What follows is a listing; restate every line of it word for word.

^^^^

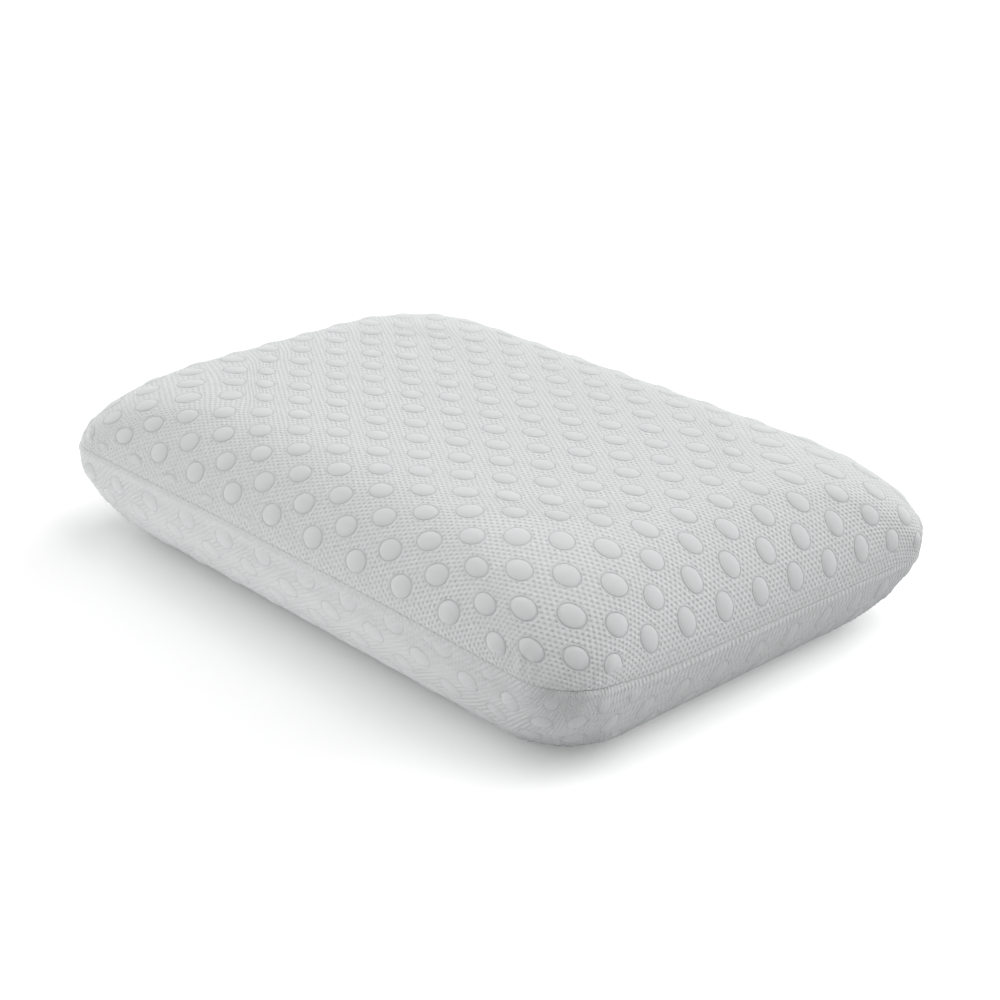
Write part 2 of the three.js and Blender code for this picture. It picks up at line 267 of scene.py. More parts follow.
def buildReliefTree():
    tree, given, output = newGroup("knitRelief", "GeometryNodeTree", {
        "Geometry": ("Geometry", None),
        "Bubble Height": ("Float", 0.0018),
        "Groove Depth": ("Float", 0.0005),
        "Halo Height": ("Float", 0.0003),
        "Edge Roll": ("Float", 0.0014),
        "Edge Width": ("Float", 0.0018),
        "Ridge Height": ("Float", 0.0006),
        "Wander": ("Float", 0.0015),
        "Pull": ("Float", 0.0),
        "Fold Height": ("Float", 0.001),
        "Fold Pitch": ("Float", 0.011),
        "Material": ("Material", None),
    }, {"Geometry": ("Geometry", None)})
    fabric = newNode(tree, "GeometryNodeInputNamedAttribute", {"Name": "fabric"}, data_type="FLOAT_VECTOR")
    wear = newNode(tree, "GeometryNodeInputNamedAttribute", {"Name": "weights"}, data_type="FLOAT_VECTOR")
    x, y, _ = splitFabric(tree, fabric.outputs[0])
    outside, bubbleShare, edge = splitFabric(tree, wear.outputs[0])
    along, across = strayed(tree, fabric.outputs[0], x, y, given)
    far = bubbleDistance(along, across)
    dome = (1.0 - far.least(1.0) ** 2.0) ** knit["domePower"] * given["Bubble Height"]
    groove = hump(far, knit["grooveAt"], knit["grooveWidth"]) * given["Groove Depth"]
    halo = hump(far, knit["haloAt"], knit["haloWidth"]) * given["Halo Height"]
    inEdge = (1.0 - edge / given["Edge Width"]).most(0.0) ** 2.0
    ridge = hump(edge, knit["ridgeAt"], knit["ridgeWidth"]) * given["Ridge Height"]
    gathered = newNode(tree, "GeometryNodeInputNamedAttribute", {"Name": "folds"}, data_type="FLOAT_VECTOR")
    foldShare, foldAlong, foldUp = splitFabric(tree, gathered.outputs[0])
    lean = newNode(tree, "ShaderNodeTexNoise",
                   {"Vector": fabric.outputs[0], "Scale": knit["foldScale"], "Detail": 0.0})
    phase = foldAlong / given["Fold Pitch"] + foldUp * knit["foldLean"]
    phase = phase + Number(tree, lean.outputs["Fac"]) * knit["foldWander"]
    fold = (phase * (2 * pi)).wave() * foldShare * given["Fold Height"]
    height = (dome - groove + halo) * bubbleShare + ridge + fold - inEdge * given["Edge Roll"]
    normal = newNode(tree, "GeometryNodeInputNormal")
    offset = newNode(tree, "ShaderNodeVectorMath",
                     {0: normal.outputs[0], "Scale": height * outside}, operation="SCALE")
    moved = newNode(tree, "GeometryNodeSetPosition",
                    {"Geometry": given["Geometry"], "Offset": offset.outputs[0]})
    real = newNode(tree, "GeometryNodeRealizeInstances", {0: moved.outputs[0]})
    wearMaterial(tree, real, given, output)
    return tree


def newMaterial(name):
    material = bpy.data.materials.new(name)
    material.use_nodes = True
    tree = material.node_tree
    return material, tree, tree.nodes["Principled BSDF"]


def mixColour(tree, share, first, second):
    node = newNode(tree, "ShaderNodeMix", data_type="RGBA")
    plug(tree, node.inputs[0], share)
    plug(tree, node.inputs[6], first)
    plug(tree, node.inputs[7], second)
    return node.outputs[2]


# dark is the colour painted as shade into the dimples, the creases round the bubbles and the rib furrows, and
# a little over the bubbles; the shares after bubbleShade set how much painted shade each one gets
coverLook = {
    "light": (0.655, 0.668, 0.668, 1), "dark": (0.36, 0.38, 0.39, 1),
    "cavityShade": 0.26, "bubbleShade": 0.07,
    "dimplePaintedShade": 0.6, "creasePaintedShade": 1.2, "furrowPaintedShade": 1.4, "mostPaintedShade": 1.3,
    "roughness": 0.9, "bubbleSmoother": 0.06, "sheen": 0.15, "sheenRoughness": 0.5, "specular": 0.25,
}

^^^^

■ **ANSWER IN FULL**
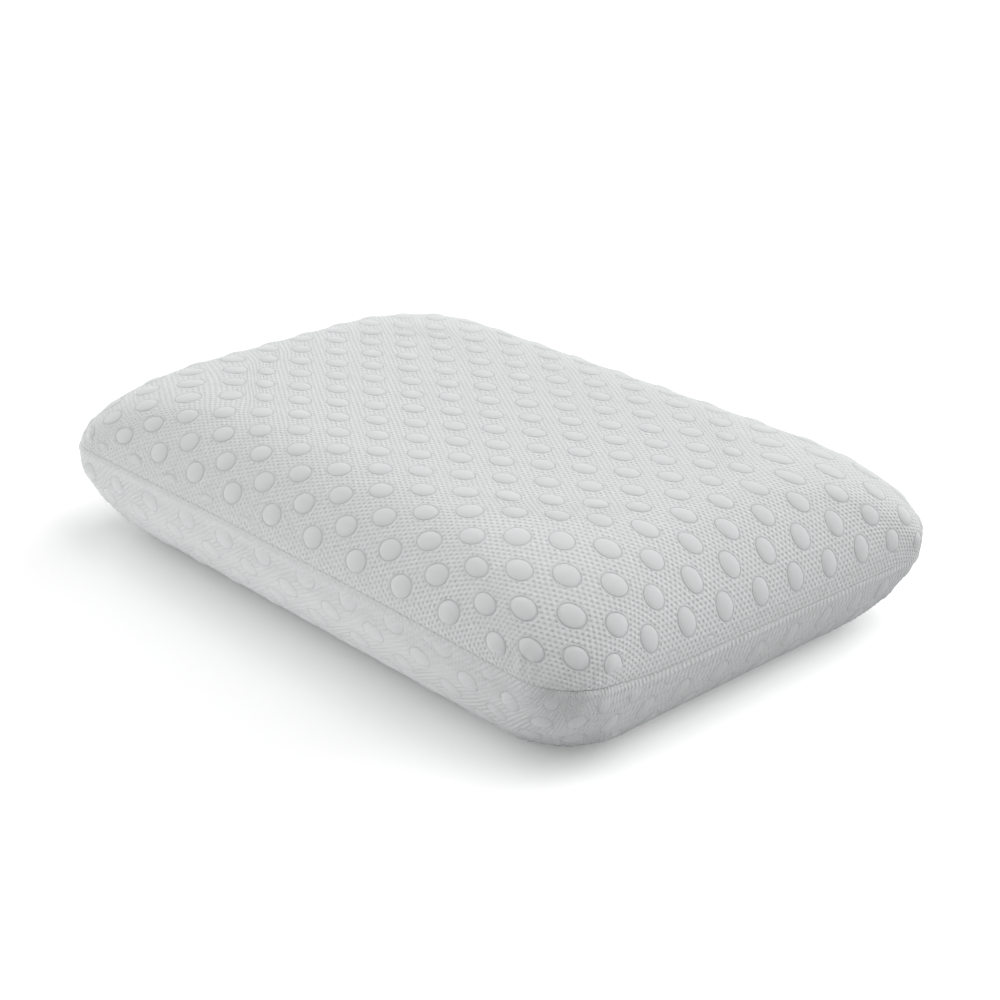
Write part 2 of the three.js and Blender code for this picture. It picks up at line 267 of scene.py. More parts follow.
def buildReliefTree():
    tree, given, output = newGroup("knitRelief", "GeometryNodeTree", {
        "Geometry": ("Geometry", None),
        "Bubble Height": ("Float", 0.0018),
        "Groove Depth": ("Float", 0.0005),
        "Halo Height": ("Float", 0.0003),
        "Edge Roll": ("Float", 0.0014),
        "Edge Width": ("Float", 0.0018),
        "Ridge Height": ("Float", 0.0006),
        "Wander": ("Float", 0.0015),
        "Pull": ("Float", 0.0),
        "Fold Height": ("Float", 0.001),
        "Fold Pitch": ("Float", 0.011),
        "Material": ("Material", None),
    }, {"Geometry": ("Geometry", None)})
    fabric = newNode(tree, "GeometryNodeInputNamedAttribute", {"Name": "fabric"}, data_type="FLOAT_VECTOR")
    wear = newNode(tree, "GeometryNodeInputNamedAttribute", {"Name": "weights"}, data_type="FLOAT_VECTOR")
    x, y, _ = splitFabric(tree, fabric.outputs[0])
    outside, bubbleShare, edge = splitFabric(tree, wear.outputs[0])
    along, across = strayed(tree, fabric.outputs[0], x, y, given)
    far = bubbleDistance(along, across)
    dome = (1.0 - far.least(1.0) ** 2.0) ** knit["domePower"] * given["Bubble Height"]
    groove = hump(far, knit["grooveAt"], knit["grooveWidth"]) * given["Groove Depth"]
    halo = hump(far, knit["haloAt"], knit["haloWidth"]) * given["Halo Height"]
    inEdge = (1.0 - edge / given["Edge Width"]).most(0.0) ** 2.0
    ridge = hump(edge, knit["ridgeAt"], knit["ridgeWidth"]) * given["Ridge Height"]
    gathered = newNode(tree, "GeometryNodeInputNamedAttribute", {"Name": "folds"}, data_type="FLOAT_VECTOR")
    foldShare, foldAlong, foldUp = splitFabric(tree, gathered.outputs[0])
    lean = newNode(tree, "ShaderNodeTexNoise",
                   {"Vector": fabric.outputs[0], "Scale": knit["foldScale"], "Detail": 0.0})
    phase = foldAlong / given["Fold Pitch"] + foldUp * knit["foldLean"]
    phase = phase + Number(tree, lean.outputs["Fac"]) * knit["foldWander"]
    fold = (phase * (2 * pi)).wave() * foldShare * given["Fold Height"]
    height = (dome - groove + halo) * bubbleShare + ridge + fold - inEdge * given["Edge Roll"]
    normal = newNode(tree, "GeometryNodeInputNormal")
    offset = newNode(tree, "ShaderNodeVectorMath",
                     {0: normal.outputs[0], "Scale": height * outside}, operation="SCALE")
    moved = newNode(tree, "GeometryNodeSetPosition",
                    {"Geometry": given["Geometry"], "Offset": offset.outputs[0]})
    real = newNode(tree, "GeometryNodeRealizeInstances", {0: moved.outputs[0]})
    wearMaterial(tree, real, given, output)
    return tree


def newMaterial(name):
    material = bpy.data.materials.new(name)
    material.use_nodes = True
    tree = material.node_tree
    return material, tree, tree.nodes["Principled BSDF"]


def mixColour(tree, share, first, second):
    node = newNode(tree, "ShaderNodeMix", data_type="RGBA")
    plug(tree, node.inputs[0], share)
    plug(tree, node.inputs[6], first)
    plug(tree, node.inputs[7], second)
    return node.outputs[2]


# dark is the colour painted as shade into the dimples, the creases round the bubbles and the rib furrows, and
# a little over the bubbles; the shares after bubbleShade set how much painted shade each one gets
coverLook = {
    "light": (0.655, 0.668, 0.668, 1), "dark": (0.36, 0.38, 0.39, 1),
    "cavityShade": 0.26, "bubbleShade": 0.07,
    "dimplePaintedShade": 0.6, "creasePaintedShade": 1.2, "furrowPaintedShade": 1.4, "mostPaintedShade": 1.3,
    "roughness": 0.9, "bubbleSmoother": 0.06, "sheen": 0.15, "sheenRoughness": 0.5, "specular": 0.25,
}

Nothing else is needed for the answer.